> _WRITTEN PROBLEM_:
Reproduce exactly and only the lines running from the one with "stud's own shape." through the one with "if empty is", both end lines included.

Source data
● ● ●

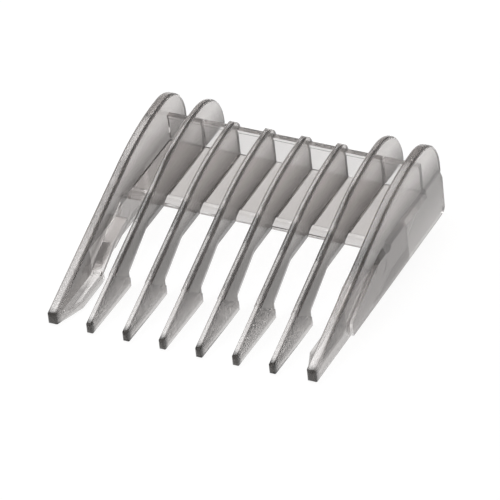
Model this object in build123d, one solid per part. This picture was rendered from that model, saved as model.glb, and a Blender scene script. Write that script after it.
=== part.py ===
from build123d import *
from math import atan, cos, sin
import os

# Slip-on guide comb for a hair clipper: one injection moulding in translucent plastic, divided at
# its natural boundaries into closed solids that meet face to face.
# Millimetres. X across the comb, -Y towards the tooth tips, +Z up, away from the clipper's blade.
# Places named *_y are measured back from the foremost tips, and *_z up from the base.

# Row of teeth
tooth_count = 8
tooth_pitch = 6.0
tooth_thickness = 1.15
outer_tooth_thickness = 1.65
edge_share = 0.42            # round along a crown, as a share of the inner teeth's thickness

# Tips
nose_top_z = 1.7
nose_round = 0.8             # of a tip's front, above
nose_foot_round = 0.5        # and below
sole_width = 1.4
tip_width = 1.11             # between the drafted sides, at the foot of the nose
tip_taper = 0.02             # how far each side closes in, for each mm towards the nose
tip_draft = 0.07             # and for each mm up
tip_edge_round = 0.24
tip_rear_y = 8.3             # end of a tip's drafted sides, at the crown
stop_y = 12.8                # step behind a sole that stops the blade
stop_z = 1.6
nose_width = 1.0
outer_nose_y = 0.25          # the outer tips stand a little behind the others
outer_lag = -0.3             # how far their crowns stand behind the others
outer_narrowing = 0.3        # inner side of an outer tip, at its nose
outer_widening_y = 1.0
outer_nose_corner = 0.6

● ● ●

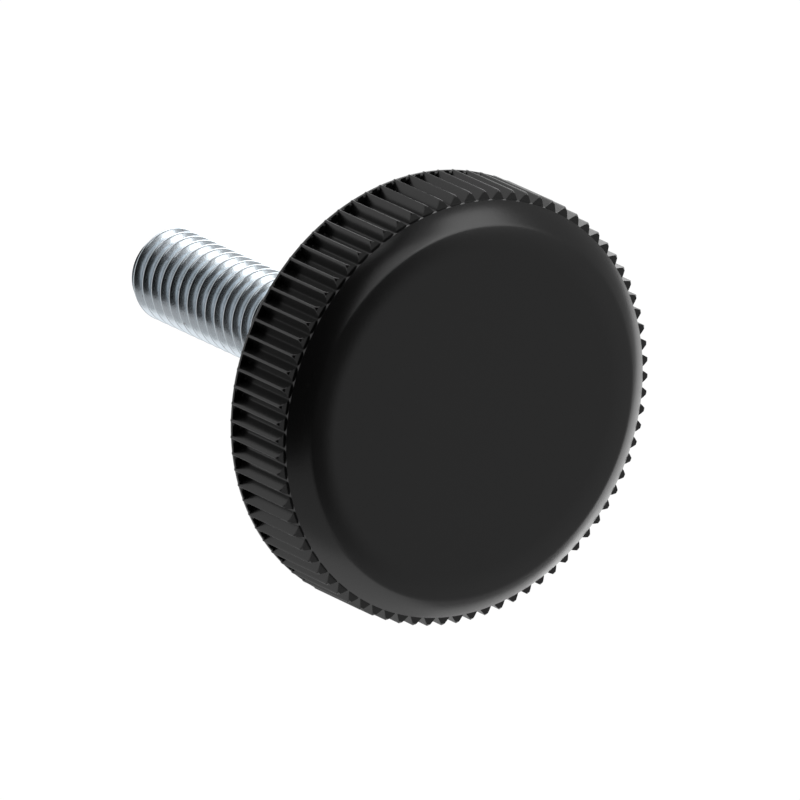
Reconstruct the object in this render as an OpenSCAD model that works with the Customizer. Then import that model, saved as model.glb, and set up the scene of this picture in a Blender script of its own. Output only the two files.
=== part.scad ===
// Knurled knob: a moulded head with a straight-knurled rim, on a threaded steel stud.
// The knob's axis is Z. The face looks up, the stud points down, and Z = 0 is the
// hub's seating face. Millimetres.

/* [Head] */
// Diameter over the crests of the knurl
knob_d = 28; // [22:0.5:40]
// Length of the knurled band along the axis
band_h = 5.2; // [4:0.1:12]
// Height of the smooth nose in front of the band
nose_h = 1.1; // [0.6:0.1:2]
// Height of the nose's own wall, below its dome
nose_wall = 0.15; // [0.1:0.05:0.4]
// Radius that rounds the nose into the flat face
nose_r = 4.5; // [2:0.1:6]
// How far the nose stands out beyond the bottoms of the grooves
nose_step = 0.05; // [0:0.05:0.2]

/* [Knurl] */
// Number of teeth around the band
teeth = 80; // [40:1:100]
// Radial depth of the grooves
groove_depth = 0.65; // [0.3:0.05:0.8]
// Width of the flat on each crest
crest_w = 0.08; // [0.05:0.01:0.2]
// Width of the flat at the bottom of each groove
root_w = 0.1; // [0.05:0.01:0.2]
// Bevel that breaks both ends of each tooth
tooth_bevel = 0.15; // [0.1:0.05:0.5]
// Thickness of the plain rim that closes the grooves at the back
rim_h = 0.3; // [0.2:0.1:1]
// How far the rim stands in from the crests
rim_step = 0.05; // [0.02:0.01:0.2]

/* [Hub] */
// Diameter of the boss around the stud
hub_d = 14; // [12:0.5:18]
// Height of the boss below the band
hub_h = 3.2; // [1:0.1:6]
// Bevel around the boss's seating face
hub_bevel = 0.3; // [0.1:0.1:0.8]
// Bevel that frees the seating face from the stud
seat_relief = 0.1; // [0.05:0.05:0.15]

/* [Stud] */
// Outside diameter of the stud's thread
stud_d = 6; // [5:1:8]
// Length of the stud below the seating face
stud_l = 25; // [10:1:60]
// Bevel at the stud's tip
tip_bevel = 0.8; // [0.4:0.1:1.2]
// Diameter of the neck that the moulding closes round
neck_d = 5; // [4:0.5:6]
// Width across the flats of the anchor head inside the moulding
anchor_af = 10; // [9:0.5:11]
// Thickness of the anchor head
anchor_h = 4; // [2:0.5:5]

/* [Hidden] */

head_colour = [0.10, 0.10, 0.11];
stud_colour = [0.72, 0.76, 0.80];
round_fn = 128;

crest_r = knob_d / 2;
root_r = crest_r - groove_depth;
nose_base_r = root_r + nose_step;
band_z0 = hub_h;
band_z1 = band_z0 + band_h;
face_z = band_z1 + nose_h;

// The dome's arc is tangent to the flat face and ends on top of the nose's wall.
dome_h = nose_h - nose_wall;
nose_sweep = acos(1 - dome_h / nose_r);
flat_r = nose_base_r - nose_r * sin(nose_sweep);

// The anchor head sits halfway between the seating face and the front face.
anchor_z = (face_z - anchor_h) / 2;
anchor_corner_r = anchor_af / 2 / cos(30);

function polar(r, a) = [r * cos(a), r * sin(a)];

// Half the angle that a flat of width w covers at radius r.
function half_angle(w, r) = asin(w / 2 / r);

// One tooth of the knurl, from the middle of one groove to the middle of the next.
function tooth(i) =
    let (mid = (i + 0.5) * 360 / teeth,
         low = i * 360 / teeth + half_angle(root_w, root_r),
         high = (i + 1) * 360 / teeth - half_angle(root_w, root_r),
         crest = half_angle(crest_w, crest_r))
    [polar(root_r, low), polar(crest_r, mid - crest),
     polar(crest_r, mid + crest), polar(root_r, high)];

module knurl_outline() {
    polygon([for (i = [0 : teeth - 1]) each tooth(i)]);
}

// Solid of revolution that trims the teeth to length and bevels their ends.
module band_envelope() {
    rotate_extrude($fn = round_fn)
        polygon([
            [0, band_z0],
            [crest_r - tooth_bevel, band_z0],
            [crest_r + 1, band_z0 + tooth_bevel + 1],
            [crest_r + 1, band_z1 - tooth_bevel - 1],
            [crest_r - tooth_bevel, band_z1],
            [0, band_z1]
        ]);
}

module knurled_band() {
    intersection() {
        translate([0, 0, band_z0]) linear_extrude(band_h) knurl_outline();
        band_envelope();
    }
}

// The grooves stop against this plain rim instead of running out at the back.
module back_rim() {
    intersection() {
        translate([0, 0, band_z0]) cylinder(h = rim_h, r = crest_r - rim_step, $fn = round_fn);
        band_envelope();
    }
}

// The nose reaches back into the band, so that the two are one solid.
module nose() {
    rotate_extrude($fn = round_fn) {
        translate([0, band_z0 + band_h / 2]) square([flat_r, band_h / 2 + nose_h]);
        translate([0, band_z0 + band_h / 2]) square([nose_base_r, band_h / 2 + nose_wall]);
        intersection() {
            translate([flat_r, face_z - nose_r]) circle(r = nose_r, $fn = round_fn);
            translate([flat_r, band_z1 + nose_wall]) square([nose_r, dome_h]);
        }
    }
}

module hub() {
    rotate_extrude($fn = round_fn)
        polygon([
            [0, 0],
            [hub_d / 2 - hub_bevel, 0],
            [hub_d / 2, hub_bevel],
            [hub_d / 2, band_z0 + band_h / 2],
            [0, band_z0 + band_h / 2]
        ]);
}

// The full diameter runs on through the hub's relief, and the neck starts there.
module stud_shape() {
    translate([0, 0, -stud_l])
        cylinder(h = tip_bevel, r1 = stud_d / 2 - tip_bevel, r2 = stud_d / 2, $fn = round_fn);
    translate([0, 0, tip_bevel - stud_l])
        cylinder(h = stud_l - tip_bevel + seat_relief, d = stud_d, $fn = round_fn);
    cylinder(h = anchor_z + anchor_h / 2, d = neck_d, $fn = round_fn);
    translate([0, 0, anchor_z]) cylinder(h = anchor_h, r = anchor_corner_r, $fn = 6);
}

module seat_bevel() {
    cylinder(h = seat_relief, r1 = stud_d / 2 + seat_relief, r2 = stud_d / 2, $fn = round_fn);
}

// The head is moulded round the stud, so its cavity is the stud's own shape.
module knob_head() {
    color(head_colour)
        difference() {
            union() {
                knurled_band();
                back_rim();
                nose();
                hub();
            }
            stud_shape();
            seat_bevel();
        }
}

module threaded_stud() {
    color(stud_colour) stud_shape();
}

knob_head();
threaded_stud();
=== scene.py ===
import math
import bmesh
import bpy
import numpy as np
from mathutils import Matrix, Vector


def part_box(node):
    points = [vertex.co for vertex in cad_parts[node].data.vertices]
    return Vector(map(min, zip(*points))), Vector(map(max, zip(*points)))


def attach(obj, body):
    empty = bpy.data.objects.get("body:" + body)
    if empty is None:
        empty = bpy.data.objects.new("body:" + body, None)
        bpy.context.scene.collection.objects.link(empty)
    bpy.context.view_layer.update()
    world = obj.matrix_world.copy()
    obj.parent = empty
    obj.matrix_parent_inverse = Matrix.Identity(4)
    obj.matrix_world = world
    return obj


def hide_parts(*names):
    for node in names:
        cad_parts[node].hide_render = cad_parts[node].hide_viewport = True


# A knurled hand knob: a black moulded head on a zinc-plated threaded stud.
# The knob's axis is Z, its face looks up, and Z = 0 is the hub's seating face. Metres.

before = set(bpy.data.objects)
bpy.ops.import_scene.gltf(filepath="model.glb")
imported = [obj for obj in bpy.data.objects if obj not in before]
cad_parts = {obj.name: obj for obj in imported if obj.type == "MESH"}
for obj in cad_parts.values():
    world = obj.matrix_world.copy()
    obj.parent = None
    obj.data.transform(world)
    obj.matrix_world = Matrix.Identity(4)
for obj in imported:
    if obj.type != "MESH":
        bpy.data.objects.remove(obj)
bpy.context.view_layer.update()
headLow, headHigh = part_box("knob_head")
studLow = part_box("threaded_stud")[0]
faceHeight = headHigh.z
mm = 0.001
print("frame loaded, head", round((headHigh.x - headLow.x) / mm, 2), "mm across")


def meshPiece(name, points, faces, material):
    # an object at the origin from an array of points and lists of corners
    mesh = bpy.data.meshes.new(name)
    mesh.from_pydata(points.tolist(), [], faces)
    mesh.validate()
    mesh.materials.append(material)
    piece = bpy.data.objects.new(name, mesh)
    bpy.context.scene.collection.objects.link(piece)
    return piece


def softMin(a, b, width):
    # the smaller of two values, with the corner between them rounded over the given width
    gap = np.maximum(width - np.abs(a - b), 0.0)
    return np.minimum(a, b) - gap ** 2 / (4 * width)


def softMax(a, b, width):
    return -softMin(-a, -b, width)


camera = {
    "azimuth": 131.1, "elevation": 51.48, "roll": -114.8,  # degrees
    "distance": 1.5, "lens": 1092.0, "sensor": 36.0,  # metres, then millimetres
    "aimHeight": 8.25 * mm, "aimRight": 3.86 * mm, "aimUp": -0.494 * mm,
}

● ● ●

> _ANSWER TO THE PROBLEM_:
// The head is moulded round the stud, so its cavity is the stud's own shape.
module knob_head() {
    color(head_colour)
        difference() {
            union() {
                knurled_band();
                back_rim();
                nose();
                hub();
            }
            stud_shape();
            seat_bevel();
        }
}

module threaded_stud() {
    color(stud_colour) stud_shape();
}

knob_head();
threaded_stud();
=== scene.py ===
import math
import bmesh
import bpy
import numpy as np
from mathutils import Matrix, Vector


def part_box(node):
    points = [vertex.co for vertex in cad_parts[node].data.vertices]
    return Vector(map(min, zip(*points))), Vector(map(max, zip(*points)))


def attach(obj, body):
    empty = bpy.data.objects.get("body:" + body)
    if empty is None:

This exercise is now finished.